None of this is contingent on being found guilty. All of it is imposed on accusation. The court does not wait for final adjudication to begin regulating your life. It regulates first and justifies later.

How Financial Pressure Influences Criminal Case Outcomes

The Iowa prosecutors’ argument — that charging court costs is a useful “bargaining chip” — is at least honest. They’re saying out loud what is usually left implicit: that the financial burden on defendants is a tool. It shapes behavior. It encourages pleas. It makes the path of least resistance the path that ends the bleeding, whether or not it ends in justice.

This is the logic of the system operating without its usual cover. When financial pressure is described as leverage, the pretense that these costs are merely administrative dissolves. They are, by the prosecutors’ own account, a mechanism for producing outcomes — outcomes that may have nothing to do with guilt.

In Washington, the same logic operates without being named. Every week a case drags on, the financial and personal costs compound. Every additional condition of release is another toll on the road to a verdict. The longer the process runs, the more the pressure to resolve it — by any available means — builds. And that pressure overwhelmingly favors the prosecution.

Why You Should Not Navigate the Criminal Justice System Alone

Here’s what the Iowa case also makes plain: this system is not navigable alone. The defense attorney in that case spent years in litigation just to establish that you cannot be billed for a case that was dismissed. That should have been obvious. It was not.

When the system is this willing to extract money from people who were never convicted of anything, the idea that you can walk through it unguided — that you can read up on your rights, show up, and be treated fairly — is not optimism. It is wishful thinking.

Understanding this reality is not paranoia. It is orientation. The process begins accumulating costs the moment charges are filed. Someone needs to be intervening at every stage — before those early conditions calcify into a pattern the court treats as normal, and before the financial weight of the process starts doing the prosecution’s work for it.

Facing Criminal Charges in Washington? The Costs Start Immediately

At Knauss Law, we know that the most consequential decisions in a criminal case often happen before trial — in bail hearings, in the conditions of release, in the early stages when the narrative is still forming. If you’ve been charged with a crime in Washington State, contact us. The meter is already running.

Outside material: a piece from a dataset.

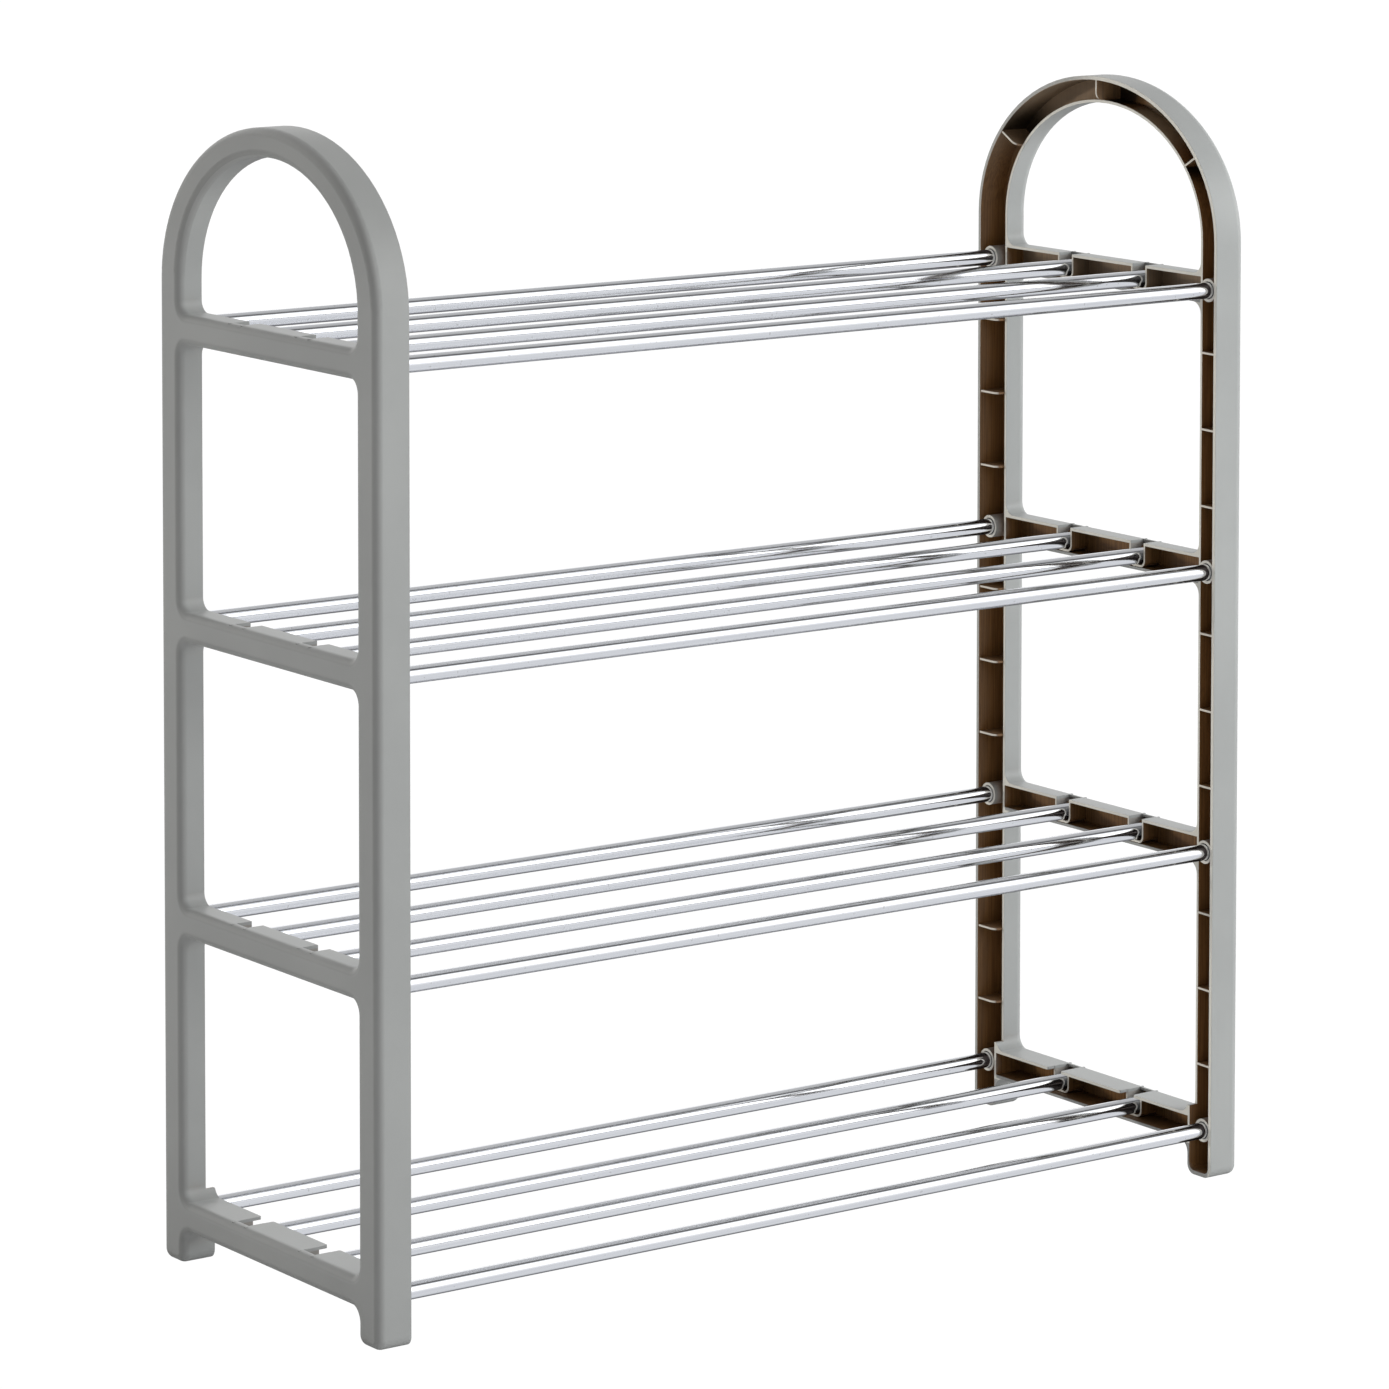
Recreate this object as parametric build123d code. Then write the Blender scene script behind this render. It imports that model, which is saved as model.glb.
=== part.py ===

Frequently Asked Questions

Can you be charged court costs if your case is dismissed?
In some jurisdictions, defendants have been charged court costs even after their cases were dismissed, though courts have begun to push back on that practice. The rules vary by state, which means what happens in one state may not apply in another. Even where direct court costs are not imposed after dismissal, defendants may still face significant expenses tied to the process itself.
Does Washington State charge defendants after a case is dismissed?
Washington does not follow the same approach highlighted in the Iowa case, but that does not mean a dismissed case is cost-free. People can still face financial burdens from pretrial conditions, monitoring requirements, testing, treatment, or other court-related obligations imposed before the case is resolved. Those costs can begin long before there is any finding of guilt.
What are pretrial costs in a criminal case?
Pretrial costs are the financial obligations that can arise before a conviction, often as part of release conditions or court supervision. These may include ankle monitoring fees, ignition interlock costs, drug testing, treatment programs, and assessment charges. Even when a case does not end in conviction, those expenses can still have a serious impact.
Why do courts impose costs before a conviction?
Courts often frame these conditions as measures meant to protect public safety or ensure compliance during the case. In practice, however, they can function as immediate financial and personal burdens placed on someone who has only been accused, not convicted. That is one reason early defense advocacy matters so much in criminal cases.
Can financial pressure affect the outcome of a criminal case?
Yes. When costs keep building during a case, defendants may feel pressure to resolve the matter quickly, even if they have valid defenses. Financial strain can influence decisions about plea offers, case strategy, and whether someone feels able to continue fighting the charges.